South St. Louis County News

St. Louis Call Newspapers

South St. Louis County News

St. Louis Call Newspapers

South St. Louis County News

St. Louis Call Newspapers

Mehlville School District to negotiate with MoDOT cost of signal on Telegraph

Representative encourages board to negotiate with state.

Mehlville officials want to move forward with a new traffic signal for Oakville Middle and Wohlwend Elementary schools, but decided last week to see by how much they could reduce the school district’s share of the project cost.

The Board of Education voted unanimously March 25 to authorize the superintendent to negotiate an offer with the Missouri Department of Transportation to install a signal on Telegraph Road at its intersection with the Oakville Middle-Wohlwend shared campus.

MoDOT’s engineering policy requires school districts to fund half the construction cost of a permanent school signal and to pay all the design, right-of-way and utilities costs associated with the project.

A local department engineer told the Call recently that MoDOT would not bend its 20-year-old policy because it didn’t have enough funding to fully pay for school traffic signals and still maintain Missouri’s roads and bridges.

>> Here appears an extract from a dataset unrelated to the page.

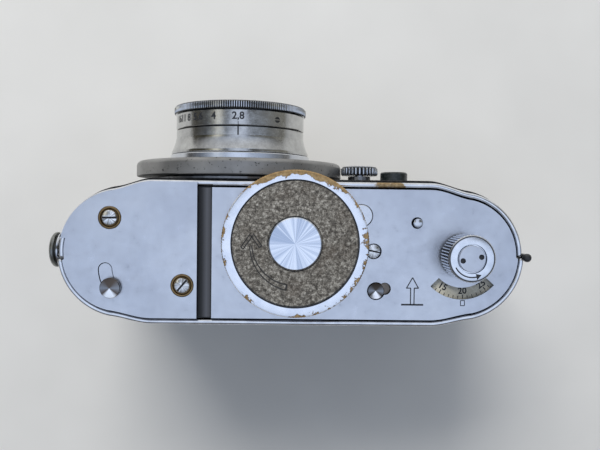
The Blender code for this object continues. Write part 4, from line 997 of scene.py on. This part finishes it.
def make_knob():
    teeth = 170
    top = KNOB_TOP
    body = lathe([(2.8, KNOB_LOW), (KNOB_RADIUS - 0.6, KNOB_LOW), (KNOB_RADIUS, KNOB_LOW + 0.6),
                  (KNOB_RADIUS, top - 0.5), (KNOB_RADIUS - 0.1, top - 0.25), (KNOB_RADIUS - 0.3, top - 0.05),
                  (KNOB_RADIUS - 0.6, top), (DISC_RADIUS + 0.32, top), (DISC_RADIUS + 0.3, top - 0.05),
                  (DISC_RADIUS + 0.3, top - 1.1), (2.8, top - 1.1)], 4 * teeth)
    mill(body, KNOB_RADIUS, 0.3, teeth, KNOB_LOW + 0.6, top - 0.5)
    finish(put(body, (KNOB[0], KNOB[1], 0)), "winding_knob_worn", "knob", "winder", "bright_chrome",
           "winding_knob")

    low, high = span("knob_grip_disc", Z_AXIS)
    disc = lathe([(2.8, low), (DISC_RADIUS, low), (DISC_RADIUS, high - 0.25), (DISC_RADIUS - 0.25, high),
                  (CAP_RADIUS + 0.35, high), (CAP_RADIUS + 0.3, high - 0.45), (2.8, high - 0.45)], 128)
    finish(put(disc, (KNOB[0], KNOB[1], 0)), "knob_insert_grained", "insert", "winder", "grip_disc",
           "knob_grip_disc")
    # A black ring set low in the narrow gap round the insert.
    gap = lathe([(DISC_RADIUS + 0.02, KNOB_TOP - 1.0), (DISC_RADIUS + 0.28, KNOB_TOP - 1.0),
                 (DISC_RADIUS + 0.28, KNOB_TOP - 0.45), (DISC_RADIUS + 0.02, KNOB_TOP - 0.45)], 128)
    finish(put(gap, (KNOB[0], KNOB[1], 0)), "dark_ring_round_insert", "wax", "winder", "grip_disc")
    make_knob_arrow(high)

    low, high = span("knob_cap", Z_AXIS)
    cap = lathe([(0, low), (CAP_RADIUS, low), (CAP_RADIUS, high - 0.22), (CAP_RADIUS - 0.25, high - 0.04),
                 (0, high)], 128)
    finish(put(cap, (KNOB[0], KNOB[1], 0)), "knob_cap_turned", "cap", "winder", "bright_chrome",
           "knob_cap")


def make_knob_arrow(face):
    """Winding arrow: a curved shaft that thins towards its head, and a two-stroke head, each
    drawn by the dark groove round it."""
    radius, start, end = 10.6, 259, 183
    count, line = 28, 0.26
    low, high = face - 0.1, face + 0.05
    pieces = []
    for side in (-1, 1):
        near, far = [], []
        for i in range(count):
            t = i / (count - 1)
            angle = math.radians(start + (end - start) * t)
            reach = radius + side * (0.66 - 0.42 * t)
            near.append(((reach - line / 2) * math.cos(angle), (reach - line / 2) * math.sin(angle)))
            far.append(((reach + line / 2) * math.cos(angle), (reach + line / 2) * math.sin(angle)))
        pieces.append(extruded(far + near[::-1], low, high))
    tail = math.radians(start)
    pieces.append(stroke((radius - 0.75) * math.cos(tail), (radius - 0.75) * math.sin(tail),
                         (radius + 0.75) * math.cos(tail), (radius + 0.75) * math.sin(tail), 0.4,
                         low, high))
    tip, wing = math.radians(168), math.radians(185)
    x, y = radius * math.cos(tip), radius * math.sin(tip)
    for reach in (-2.3, 2.1):
        wing_x, wing_y = (radius + reach) * math.cos(wing), (radius + reach) * math.sin(wing)
        ux, uy = wing_x - x, wing_y - y
        length = math.hypot(ux, uy)
        nx, ny = -uy / length * 0.36, ux / length * 0.36
        for side in (-1, 1):
            pieces.append(stroke(x + side * nx, y + side * ny, wing_x + side * nx, wing_y + side * ny,
                                 line, low, high))
        pieces.append(stroke(wing_x - nx, wing_y - ny, wing_x + nx, wing_y + ny, line, low, high))
    MATERIALS["arrow"] = black_enamel("arrow_groove", 0.6, "221f1c")
    finish(put(joined(pieces), (KNOB[0], KNOB[1], 0)), "winding_arrow", "arrow", "winder", "grip_disc")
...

However, Superintendent Terry Noble told the board last week he’d received “unofficial” word from MoDOT that it could pay for the engineering study at Oakville Middle-Wohlwend and half the construction cost for a new signal if the district contributed $100,000 to the project. The money would come from the district’s maintenance capital fund, and is less than the $350,000 MoDOT officials previously have estimated for the district’s share, he said.

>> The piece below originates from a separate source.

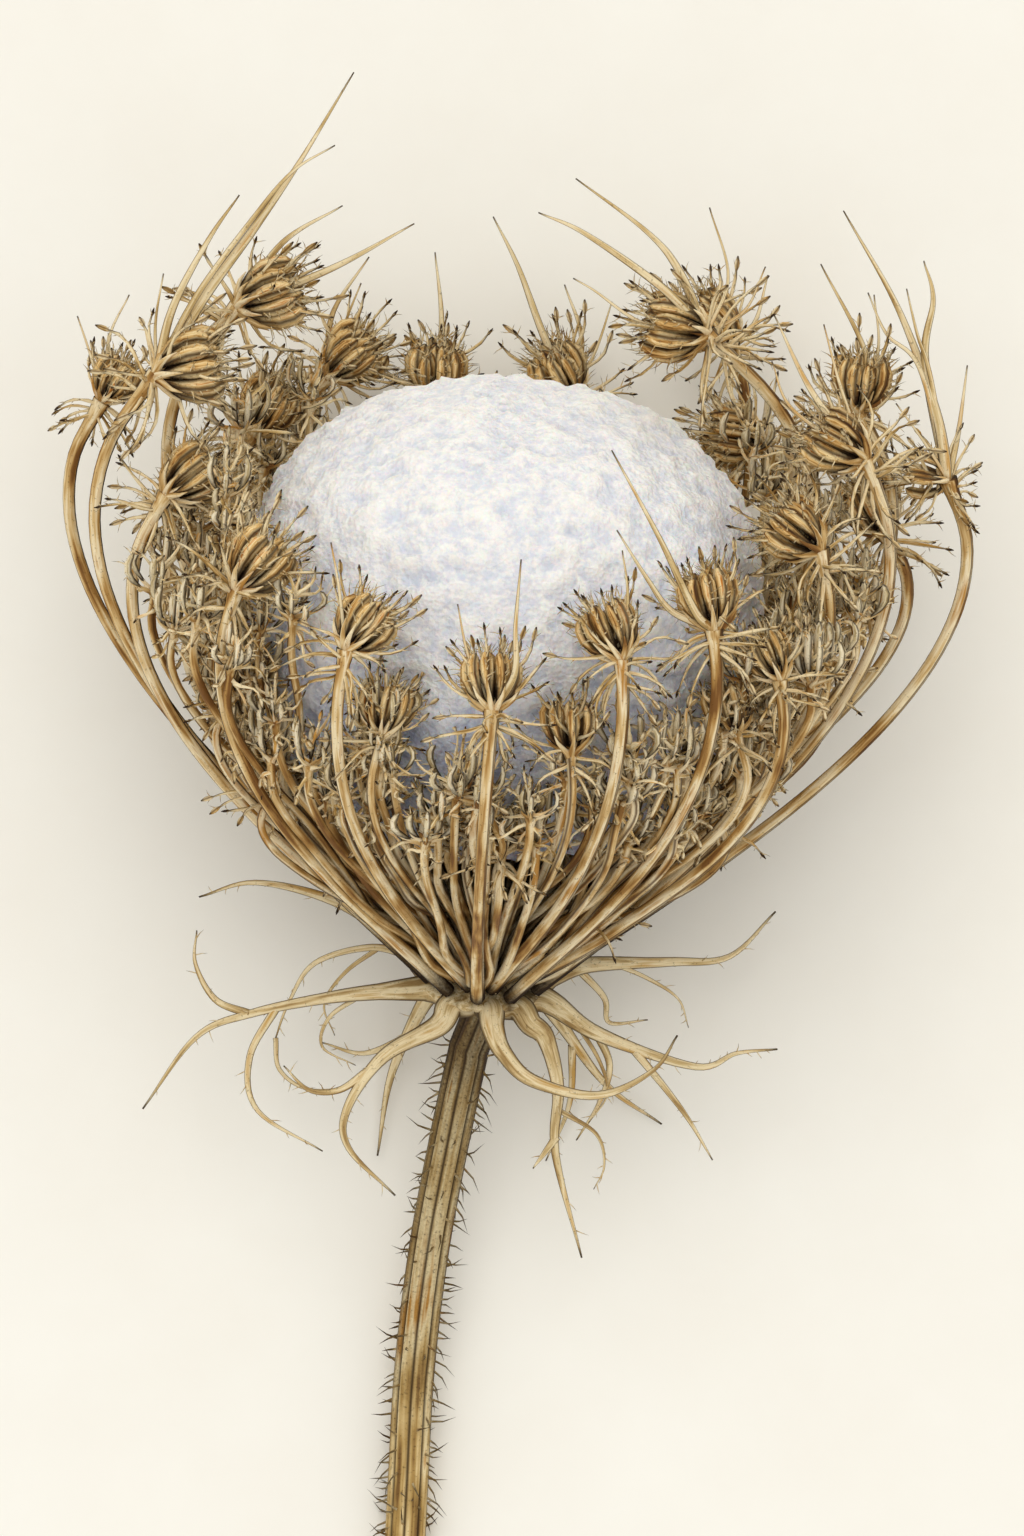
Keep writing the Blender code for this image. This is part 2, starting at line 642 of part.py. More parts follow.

He speculated MoDOT unofficially lowered the district’s share of the cost due to the efforts of Donna Seidel and Rosemary Nagy, district parents whose group has been fighting to get a fully functional signal with pedestrian push buttons and crosswalks installed at no cost to Mehlville.

The group, Turn on the Signal, successfully persuaded MoDOT after several years to switch the light at Point Elementary School — also on Telegraph Road — from only flashing yellow to a fully functional signal last May.

Both Oakville Middle and Wohlwend Elementary were built in the 1960s. At the time, Telegraph Road was a two-lane highway, and the area wasn’t as developed as it is today. The road was widened to five lanes in 1999. In the decade since, Turn on the Signal contends, vehicle accidents have increased near the campus because MoDOT failed to plan for traffic control when adding more lanes.

During a presentation to the school board last week, Seidel and Nagy told the board they’ve gathered more than 1,000 signatures from district residents who want a signal installed at the shared campus.

“Our main point in recruiting people for this effort has been ‘at no expense to the Mehlville School District.’ We don’t feel that this is a project that is within our scope of responsibility, and that responsibility needs to be placed back with the state to rectify the situation,” Seidel said, noting it would be the school board that makes the final decision.

“… How will the Mehlville taxpayers view the use of funds for anything other than the benefit of their children’s education and safety as it relates to the schools, buildings, security and what not? This is a matter of public safety where all members of the community … will benefit. And our question is, why not use the funds that were paid by all Missouri taxpayers when registering motor vehicles or purchasing fuel?

“… It should’ve been part of their (MoDOT’s) planning project to widen the highway from two to five lanes,” Seidel told the board. “If they didn’t assume there would be increased traffic volume, there would’ve been no need to widen the highway. And now it’s making those left-hand turns even more dangerous.”

Board member Drew Frauenhoffer said, “Are we in a position to negotiate and hold off? Because I’m in a position where I’m torn about it. Your argument is perfect in terms of spending money that could go into the classroom for something that the state should do. But knowing, again, that the state has limited resources, can we wait a little longer and keep with your effort and energy to put the pressure on? … We’re probably going to have to pay something, but how low can we go? Is this as low as we think we can get or can we get it down to $50,000?”

“It seems to me … in your presentation everything you’ve talked about, which I agree with, has to do with student safety,” board member Micheal Ocello said. “So we’re talking about kids going to school, functions at the school, buses at the school.

“It seems to me that it’s not that far-fetched to say that we’re the school and we should participate some. Now the question is how much, but I’m not so sure I completely understand how as a school we say: ‘We have no responsibility,’ but at the same time we go: ‘We need it because of the kids, the buses and parents taking their kids to school.’ I’m not sure I get that.”

Holding up a large stack of yellow petitions, Nagy replied, “This is what Donna and I mobilized. We’re representing all these people tonight. But I’m also a realist, too … They’re going to make you guys cough up some money.”

Also present at last week’s board meeting was state Rep. Sue Schoemehl, D-Oakville, who told Seidel and Nagy that their work has made a “big difference, because … the people on top have heard the message.”

However, she said, the state currently is “budget-weak,” and lawmakers recently had made cuts to MoDOT’s funding.

Still, Schoemehl, whose own children attended school on the shared campus, encouraged the board to negotiate with the state for a new signal.

Noble told the Call on Friday that details of his negotiations with MoDOT — and the subsequent offer from the district — would be discussed by the school board in a closed meeting, though the final board vote on a signal proposal would be public.

The superintendent said the district’s capital maintenance fund pays for building and grounds projects, such as roofing or asphalt work. Therefore, the district’s cost to MoDOT for a traffic signal — $100,000 or otherwise — wouldn’t directly affect operating expenses, such as textbooks, he said.